Сам же Владимир Ильич Ульянов родными языками называл русский и немецкий. По национальности считал себя, естественно, русским, уроженцем Волги, волжанином. Был потомственным дворянином, поскольку его отец, Илья Ульянов, став действительным статским советником, получил права дворянина, которые мог передавать по наследству…

А еще хочу сказать, что правительство Ленина никому не чинило преград из-за нерусской национальности, и слова о равенстве наций соблюдались неукоснительно. Иначе бы не образовалось на Земле в 1922 году после кровавой Гражданской войны самое большое государство в мире – Союз Советских Социалистический Республик – СССР.

«Ульяновский фонд»

Что известно о первом пребывании Владимира Ульянова в Москве, в Большом Палашевском переулке?

В воспоминаниях брата Дмитрия Ильича, продиктованных в старости, говорится:

«В Москве первая наша квартира была в Большом Палашевском переулке – близко от Сытина переулка, район Большой и Малой Бронной, около Тверского бульвара. Помню, что дом церковный. Тогда номера домов в Москве в ходу не были, и я помню, что Владимир Ильич еще смеялся, говорил: „Что же Москва еще номеров не ввела – дом купца такого-то“. Адрес ему еще такой попался: „Петровский парк, около Соломенной сторожки“. Он возмущался: „Черт знает, что за адрес, не по-европейски“».

Незаметным обыденным произошло явление Ильича в Палашах, как по-старомосковски назывался район Палашевских переулков, известный близостью к главной улице Тверской, заурядными каменными строениями, среди которых несколько принадлежало церкви Рождества Христова. Она стояла в Малом Палашевском переулке (уничтожена после революции).

После того как Ульяновы обосновались в Москве, Владимир Ильич стал регулярно приезжать к родным: по праздникам и летом, когда семья перебиралась на дачу.

В начале 1894 года состоялось первое его публичное выступление в Москве, свидетелем которого оказалось несколько десятков человек…

По описанию участника этого нелегального собрания Владимира Бонч-Бруевича можно представить, сколько усилий тратили тогдашние борцы с самодержавием, чтобы замести следы, уйти от филеров.

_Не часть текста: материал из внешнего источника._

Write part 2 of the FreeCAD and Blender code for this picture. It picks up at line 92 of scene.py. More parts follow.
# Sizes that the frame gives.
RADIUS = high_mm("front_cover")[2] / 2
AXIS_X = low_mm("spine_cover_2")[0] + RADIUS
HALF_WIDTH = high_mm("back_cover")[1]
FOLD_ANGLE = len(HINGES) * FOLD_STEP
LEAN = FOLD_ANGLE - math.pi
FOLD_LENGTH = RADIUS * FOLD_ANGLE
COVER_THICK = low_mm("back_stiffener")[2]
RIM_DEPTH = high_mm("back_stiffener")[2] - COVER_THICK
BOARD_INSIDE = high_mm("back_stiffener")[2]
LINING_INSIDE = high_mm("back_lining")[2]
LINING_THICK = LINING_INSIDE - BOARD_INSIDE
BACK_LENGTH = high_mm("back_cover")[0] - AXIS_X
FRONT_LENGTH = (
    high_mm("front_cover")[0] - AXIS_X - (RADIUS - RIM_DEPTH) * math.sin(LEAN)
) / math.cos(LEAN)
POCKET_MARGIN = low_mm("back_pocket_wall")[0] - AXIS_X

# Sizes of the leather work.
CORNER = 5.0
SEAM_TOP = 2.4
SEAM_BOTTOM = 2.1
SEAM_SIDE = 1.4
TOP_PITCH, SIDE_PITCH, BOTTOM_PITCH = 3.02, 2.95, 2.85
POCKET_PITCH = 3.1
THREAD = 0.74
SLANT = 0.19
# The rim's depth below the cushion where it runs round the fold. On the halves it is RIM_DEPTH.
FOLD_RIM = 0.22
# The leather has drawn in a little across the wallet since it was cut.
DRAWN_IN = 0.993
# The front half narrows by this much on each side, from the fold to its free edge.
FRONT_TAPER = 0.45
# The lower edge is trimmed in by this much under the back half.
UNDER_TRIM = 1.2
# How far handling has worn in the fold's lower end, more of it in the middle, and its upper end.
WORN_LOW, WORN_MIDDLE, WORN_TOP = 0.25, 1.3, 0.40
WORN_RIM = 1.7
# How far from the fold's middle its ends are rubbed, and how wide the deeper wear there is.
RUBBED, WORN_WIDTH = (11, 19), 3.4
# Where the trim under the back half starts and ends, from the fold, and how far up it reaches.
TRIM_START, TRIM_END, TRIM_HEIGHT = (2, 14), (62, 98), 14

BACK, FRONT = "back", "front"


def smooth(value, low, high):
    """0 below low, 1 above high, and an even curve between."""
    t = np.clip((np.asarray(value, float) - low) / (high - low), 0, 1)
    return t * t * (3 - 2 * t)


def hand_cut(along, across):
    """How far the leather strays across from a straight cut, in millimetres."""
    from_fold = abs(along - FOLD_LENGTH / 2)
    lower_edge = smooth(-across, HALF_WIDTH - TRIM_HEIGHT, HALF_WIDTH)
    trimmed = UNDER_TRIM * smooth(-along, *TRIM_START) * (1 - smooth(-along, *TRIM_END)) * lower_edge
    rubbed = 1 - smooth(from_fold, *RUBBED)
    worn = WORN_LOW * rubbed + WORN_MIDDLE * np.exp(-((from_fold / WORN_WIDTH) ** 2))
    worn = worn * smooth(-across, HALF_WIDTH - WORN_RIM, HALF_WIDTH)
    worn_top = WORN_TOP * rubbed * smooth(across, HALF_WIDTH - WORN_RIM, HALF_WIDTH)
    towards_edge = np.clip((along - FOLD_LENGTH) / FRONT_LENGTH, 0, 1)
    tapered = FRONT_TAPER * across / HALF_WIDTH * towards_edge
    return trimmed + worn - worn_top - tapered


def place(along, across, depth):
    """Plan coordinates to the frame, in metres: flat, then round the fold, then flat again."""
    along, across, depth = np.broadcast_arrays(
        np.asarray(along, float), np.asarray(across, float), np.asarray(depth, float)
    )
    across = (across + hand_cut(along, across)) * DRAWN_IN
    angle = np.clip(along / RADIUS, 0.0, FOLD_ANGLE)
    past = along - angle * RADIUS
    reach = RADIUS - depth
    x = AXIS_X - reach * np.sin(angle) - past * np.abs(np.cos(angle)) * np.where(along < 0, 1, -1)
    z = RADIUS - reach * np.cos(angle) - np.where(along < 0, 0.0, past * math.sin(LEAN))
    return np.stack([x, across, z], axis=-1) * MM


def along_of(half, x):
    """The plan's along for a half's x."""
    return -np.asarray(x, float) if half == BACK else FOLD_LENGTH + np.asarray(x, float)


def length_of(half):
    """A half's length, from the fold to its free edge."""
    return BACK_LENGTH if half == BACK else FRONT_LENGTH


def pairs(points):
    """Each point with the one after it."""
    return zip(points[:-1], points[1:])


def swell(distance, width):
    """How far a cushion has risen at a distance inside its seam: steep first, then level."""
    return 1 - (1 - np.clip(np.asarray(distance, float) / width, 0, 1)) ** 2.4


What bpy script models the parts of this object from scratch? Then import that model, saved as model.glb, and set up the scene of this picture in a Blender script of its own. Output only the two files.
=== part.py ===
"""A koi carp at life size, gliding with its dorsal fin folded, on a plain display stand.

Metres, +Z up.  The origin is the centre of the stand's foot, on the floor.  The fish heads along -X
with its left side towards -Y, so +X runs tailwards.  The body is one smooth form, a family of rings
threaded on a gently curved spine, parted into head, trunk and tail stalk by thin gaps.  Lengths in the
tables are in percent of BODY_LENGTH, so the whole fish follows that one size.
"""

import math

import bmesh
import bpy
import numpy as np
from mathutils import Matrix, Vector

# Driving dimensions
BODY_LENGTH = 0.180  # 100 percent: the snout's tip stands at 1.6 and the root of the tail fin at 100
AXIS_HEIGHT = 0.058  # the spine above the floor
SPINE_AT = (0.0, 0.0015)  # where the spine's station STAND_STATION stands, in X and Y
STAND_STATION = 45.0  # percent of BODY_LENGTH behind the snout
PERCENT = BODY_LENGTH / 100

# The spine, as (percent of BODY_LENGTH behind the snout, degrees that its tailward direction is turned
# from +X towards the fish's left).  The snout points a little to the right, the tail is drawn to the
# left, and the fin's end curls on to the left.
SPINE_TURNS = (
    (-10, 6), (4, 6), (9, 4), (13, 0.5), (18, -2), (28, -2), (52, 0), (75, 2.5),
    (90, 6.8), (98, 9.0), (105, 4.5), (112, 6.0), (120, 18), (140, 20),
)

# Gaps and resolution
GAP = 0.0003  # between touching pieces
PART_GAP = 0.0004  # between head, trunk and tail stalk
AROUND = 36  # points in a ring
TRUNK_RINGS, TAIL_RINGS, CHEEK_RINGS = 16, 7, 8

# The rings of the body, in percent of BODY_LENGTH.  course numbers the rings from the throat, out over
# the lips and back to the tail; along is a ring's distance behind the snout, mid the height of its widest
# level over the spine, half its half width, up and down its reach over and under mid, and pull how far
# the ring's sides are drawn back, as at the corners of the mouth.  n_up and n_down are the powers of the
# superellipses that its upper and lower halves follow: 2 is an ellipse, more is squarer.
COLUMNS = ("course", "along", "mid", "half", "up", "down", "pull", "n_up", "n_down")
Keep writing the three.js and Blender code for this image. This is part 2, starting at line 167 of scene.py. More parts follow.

«Я в тот день принял все меры, чтобы явиться туда совершенно „чистым“», – пишет В.Д. Бонч-Бруевич в статье «Моя первая встреча с В.И. Лениным».

Спустя битый час после конных и пеших перемещений наш конспиратор произнес пароль и оказался в просторной квартире, где собралась большая группа интеллигентов, решивших послушать реферат народника Василия Воронцова.

В группе собравшихся увидел впервые Бонч-Бруевич будущего шефа по службе в «рабоче-крестьянском правительстве».

Это, по его словам, «был темноватый блондин с зачесанными немного вьющимися волосами, продолговатой бородкой и совершенно исключительным громадным лбом, на который все обращали внимание». Знали его не по фамилии и имени, а целях конспирации «Петербуржцем».

Поразил он слушателей полемическим выступлением, длившимся минут сорок, памятью, способностью цитирования без бумажки. Естественно, что без бумажки говорил оратор все время. (Есть ли сегодня у нас такие руководители государства и партии «Единая Россия», способные говорить по идеологическим проблемам сорок минут без бумажки? Я такого не знаю.)

Своего оппонента, почтенного, пожилого писателя, молодой Петербуржец наградил серией негативных эпитетов. Теорию его назвал «обветшалым теоретическим багажом», «старенькой и убогой» а лично выступавшего назвал «господином почтенным референтом», который не имеет о марксизме «ни малейшего понятия». Писатель не обиделся, даже оживился после столь яростного обличения, поприветствовал Петербуржца, имени которого, как все, не знал, более того, даже поздравил марксистов, что у них появилась восходящая звезда, которой пожелал успеха.